** Begin **
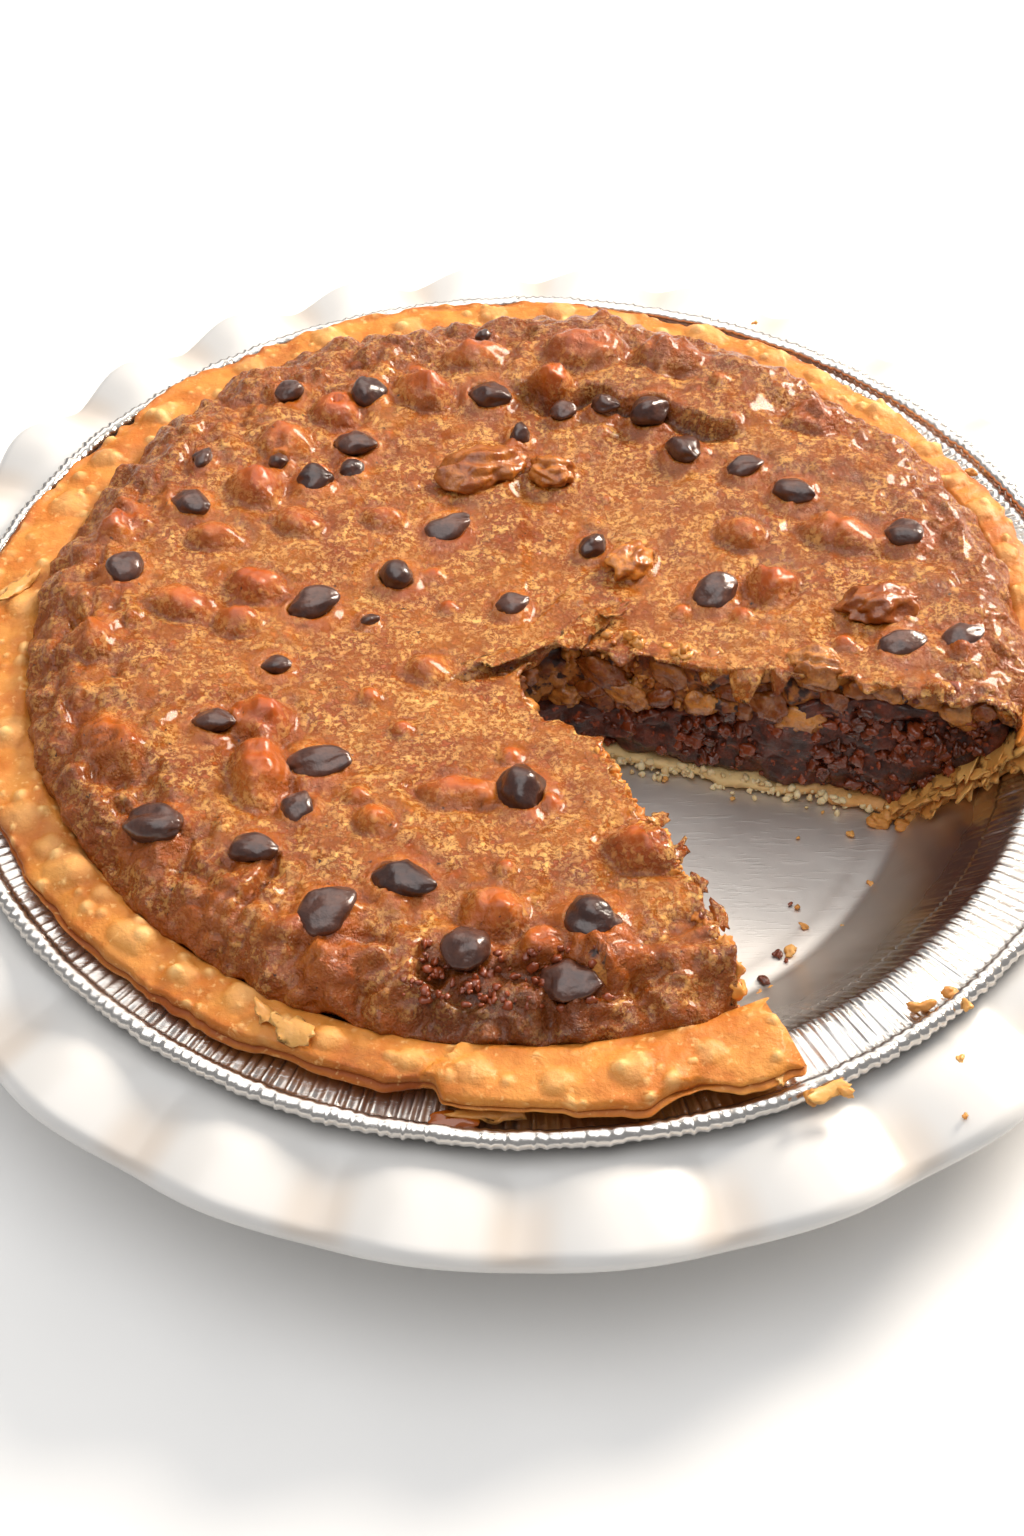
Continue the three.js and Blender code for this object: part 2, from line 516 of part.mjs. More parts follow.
/** A bare walnut piece: a rough two-lobed lump, half sunk, grown by a clearance all round. */
function walnutGeometry([x, y, length, width, turn], clearance) {
  const nut = reshape(new THREE.IcosahedronGeometry(1, 1), (point) => {
    const furrow = WALNUT_FURROW.depth * hump(point.x / WALNUT_FURROW.halfWidth);
    const grain = point.clone().multiplyScalar(WALNUT_GRAIN);
    const rough = WALNUT_ROUGHNESS * lumps(grain.x + x, grain.y + y, grain.z);
    point.multiplyScalar(1 - furrow + rough);
  });
  const height = WALNUT_HEIGHT * width;
  nut.scale(length / 2 + clearance, width / 2 + clearance, height / 2 + clearance);
  return nut.rotateZ(radians(turn)).translate(x, y, skinHeight(x, y) + WALNUT_PROUD);
}

function buildNutLayer() {
  const section = new THREE.Path();
  section.moveTo(0, CHOCOLATE_MIDDLE + GAP);
  section.lineTo(CHOCOLATE_INNER, CHOCOLATE_MIDDLE + GAP);
  section.lineTo(CHOCOLATE_OUTER, CHOCOLATE_CREST + GAP);
  section.lineTo(CHOCOLATE_FALL, CHOCOLATE_CREST + GAP);
  section.lineTo(LAYER_EDGE, CHOCOLATE_EDGE + GAP);
  section.lineTo(FILLING_RADIUS, SHOULDER_HEIGHT);
  section.lineTo(FILLING_RADIUS - SKIN_BORDER, SHOULDER_HEIGHT);
  for (let ring = 1; ring <= SKIN_RINGS; ring += 1) {
    const share = 1 - ring / SKIN_RINGS;
    section.lineTo(FILLING_RADIUS * share ** RING_CROWDING, SHOULDER_HEIGHT);
  }
  const disc = reshape(revolve(section, NUT_SEGMENTS, 1), (point) => {
    if (point.z < SHOULDER_HEIGHT - GAP) return;
    const azimuth = THREE.MathUtils.radToDeg(Math.atan2(point.y, point.x));
    const stretch = fillingEdge(azimuth) / FILLING_RADIUS;
    point.set(point.x * stretch, point.y * stretch, 0);
    point.z = skinHeight(point.x, point.y);
  });
  let layer = solidOf(disc).subtract(sliceSolid(NUT_CUT));
  for (const morsel of MORSELS) layer = layer.subtract(solidOf(morselGeometry(morsel, GAP)));
  for (const walnut of WALNUTS) layer = layer.subtract(solidOf(walnutGeometry(walnut, GAP)));
  return geometryOf(layer);
}

// ---------------------------------------------------------------- the whole pie

const pie = new THREE.Group();
pie.add(piece('dish', buildDish(), '#f3f0ec', 0.12));
pie.add(piece('tin', buildTin(), '#b9b6b2', 0.28, 1));
pie.add(piece('crust', buildCrust(), '#d0924f', 0.7));
pie.add(piece('chocolate_layer', buildChocolateLayer(), '#3a211a', 0.35));
pie.add(piece('nut_layer', buildNutLayer(), '#b0703c', 0.45));
MORSELS.forEach((morsel, i) => {
  const name = `morsel_${String(i + 1).padStart(2, '0')}`;
  pie.add(piece(name, morselGeometry(morsel, 0), '#3b2620', 0.35));
});
WALNUTS.forEach((walnut, i) => {
  pie.add(piece(`walnut_${i + 1}`, walnutGeometry(walnut, 0), '#b06a35', 0.4));
});

export default pie;
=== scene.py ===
"""A chocolate nut pie with one slice taken out, in its foil tin and its ruffled ceramic dish.

The plain solids of the frame are dressed here: each visible layer is a finer copy of its solid, with
the relief that baking and cutting gave it, and crumbs, flakes, nuts and torn skin are laid over them.
Sizes are in millimetres in the row frame, and turn to metres where a mesh is written.
"""

import logging
import math
from collections.abc import Sequence
from dataclasses import dataclass, field
from enum import Enum

import bpy
import numpy as np
from mathutils import Matrix, Vector


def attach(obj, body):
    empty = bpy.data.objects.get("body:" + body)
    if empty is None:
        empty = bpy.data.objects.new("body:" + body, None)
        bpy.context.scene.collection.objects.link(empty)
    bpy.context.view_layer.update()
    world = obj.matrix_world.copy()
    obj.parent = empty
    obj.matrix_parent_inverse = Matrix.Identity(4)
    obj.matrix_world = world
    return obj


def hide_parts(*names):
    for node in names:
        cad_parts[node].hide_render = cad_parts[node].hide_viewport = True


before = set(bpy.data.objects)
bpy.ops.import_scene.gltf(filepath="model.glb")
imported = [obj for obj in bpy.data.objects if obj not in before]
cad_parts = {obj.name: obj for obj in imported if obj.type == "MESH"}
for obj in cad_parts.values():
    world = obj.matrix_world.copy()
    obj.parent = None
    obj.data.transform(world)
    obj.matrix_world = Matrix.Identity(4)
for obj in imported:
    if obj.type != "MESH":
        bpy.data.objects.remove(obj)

MM = 0.001
LOG = logging.getLogger("pie")

# ------------------------------------------------------------------ sizes shared with the solids

BEAD_HEIGHT = 36.5
LIP_HEIGHT = BEAD_HEIGHT + 3.9
FILLING_RADIUS = 103.4
MIDDLE_HEIGHT = BEAD_HEIGHT + 6.0
SHOULDER_HEIGHT = BEAD_HEIGHT + 11.4
SHOULDER_START = 90.0
SHOULDER_FOOT = LIP_HEIGHT + 0.6
TIN_FLOOR = BEAD_HEIGHT - 28.0

# Chocolate morsels on the skin: x, y, length, width, turn in degrees
MORSELS = [
    (-54.3, 70.4, 7, 6, 30), (-36.4, 69.6, 9, 8, 100), (-38.5, 53.3, 11, 7, -10), (-46.8, 41.2, 8.5, 7, 0),
    (-39.0, 45.4, 6, 5.5, 20), (-55.1, 46.8, 5, 4.5, 0), (-72.1, 46.7, 5.5, 5, 60), (-73.5, 32.1, 11, 7, -35),
    (-84.6, 10.8, 8.5, 7.5, 80), (-8.2, 69.4, 11.5, 8, -20), (-9.5, 91.3, 4, 4, 0), (-1.3, 57.8, 5.5, 5, 90),
    (8.6, 64.5, 6, 5, 0), (18.3, 66.1, 7.5, 5.5, -30), (28.6, 63.7, 9.5, 9, 20), (35.6, 51.6, 9.5, 7.5, -50),
    (48.8, 44.8, 9, 5.5, 10), (58.7, 36.2, 10, 6.5, -35), (81.1, 21.2, 9, 7, -25), (88.8, -10.2, 8.5, 6, 15),
    (75.7, -12.0, 10, 6.5, 5), (-17.3, 28.8, 11, 6.5, 20), (-27.9, 13.0, 9, 8.5, -40),
    (-45.2, 2.7, 11.5, 8, 15), (-3.1, 5.5, 7.5, 5.5, 10), (-33.1, 0.0, 4.5, 3.6, 0),
    (-51.4, -14.8, 7.5, 5, -10), (39.5, 7.4, 10, 8.5, 25), (14.2, 23.4, 7, 5.5, 50),
    (-62.2, -31.9, 10, 6, -15), (-41.7, -42.1, 13.5, 6.5, 5), (-70.6, -58.9, 12.5, 8, -15),
    (-51.6, -64.8, 9.5, 6, -10), (-44.0, -53.6, 7.5, 6, 70), (-23.8, -72.8, 12.5, 8, -20),
    (-37.3, -79.7, 11.5, 8.5, 40), (-2.0, -48.3, 11.5, 10.5, 110), (10.8, -81.5, 10.5, 10, -50),
    (-11.5, -88.0, 9.5, 9, 60), (6.6, -94.4, 12, 9, -15),
]
MORSEL_HEIGHT = 0.78
MORSEL_SUNK = 0.12
MORSEL_LEAN = 14.0

# Bare walnut pieces: x, y, length, width, turn
WALNUTS = [
    (-9.9, 45.6, 17, 11.5, 12), (5.4, 45.0, 10, 8.5, -20), (22.4, 18.6, 10, 9, 40), (72.8, -0.2, 15, 10, 10),
]
WALNUT_HEIGHT = 0.7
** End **
Quote the data above from the line containing "const pie = new THREE.Group();" to the line containing "obj.data.transform(world)", inclusive, and stop.

**WRITTEN SOLUTION:**
const pie = new THREE.Group();
pie.add(piece('dish', buildDish(), '#f3f0ec', 0.12));
pie.add(piece('tin', buildTin(), '#b9b6b2', 0.28, 1));
pie.add(piece('crust', buildCrust(), '#d0924f', 0.7));
pie.add(piece('chocolate_layer', buildChocolateLayer(), '#3a211a', 0.35));
pie.add(piece('nut_layer', buildNutLayer(), '#b0703c', 0.45));
MORSELS.forEach((morsel, i) => {
  const name = `morsel_${String(i + 1).padStart(2, '0')}`;
  pie.add(piece(name, morselGeometry(morsel, 0), '#3b2620', 0.35));
});
WALNUTS.forEach((walnut, i) => {
  pie.add(piece(`walnut_${i + 1}`, walnutGeometry(walnut, 0), '#b06a35', 0.4));
});

export default pie;
=== scene.py ===
"""A chocolate nut pie with one slice taken out, in its foil tin and its ruffled ceramic dish.

The plain solids of the frame are dressed here: each visible layer is a finer copy of its solid, with
the relief that baking and cutting gave it, and crumbs, flakes, nuts and torn skin are laid over them.
Sizes are in millimetres in the row frame, and turn to metres where a mesh is written.
"""

import logging
import math
from collections.abc import Sequence
from dataclasses import dataclass, field
from enum import Enum

import bpy
import numpy as np
from mathutils import Matrix, Vector


def attach(obj, body):
    empty = bpy.data.objects.get("body:" + body)
    if empty is None:
        empty = bpy.data.objects.new("body:" + body, None)
        bpy.context.scene.collection.objects.link(empty)
    bpy.context.view_layer.update()
    world = obj.matrix_world.copy()
    obj.parent = empty
    obj.matrix_parent_inverse = Matrix.Identity(4)
    obj.matrix_world = world
    return obj


def hide_parts(*names):
    for node in names:
        cad_parts[node].hide_render = cad_parts[node].hide_viewport = True


before = set(bpy.data.objects)
bpy.ops.import_scene.gltf(filepath="model.glb")
imported = [obj for obj in bpy.data.objects if obj not in before]
cad_parts = {obj.name: obj for obj in imported if obj.type == "MESH"}
for obj in cad_parts.values():
    world = obj.matrix_world.copy()
    obj.parent = None
    obj.data.transform(world)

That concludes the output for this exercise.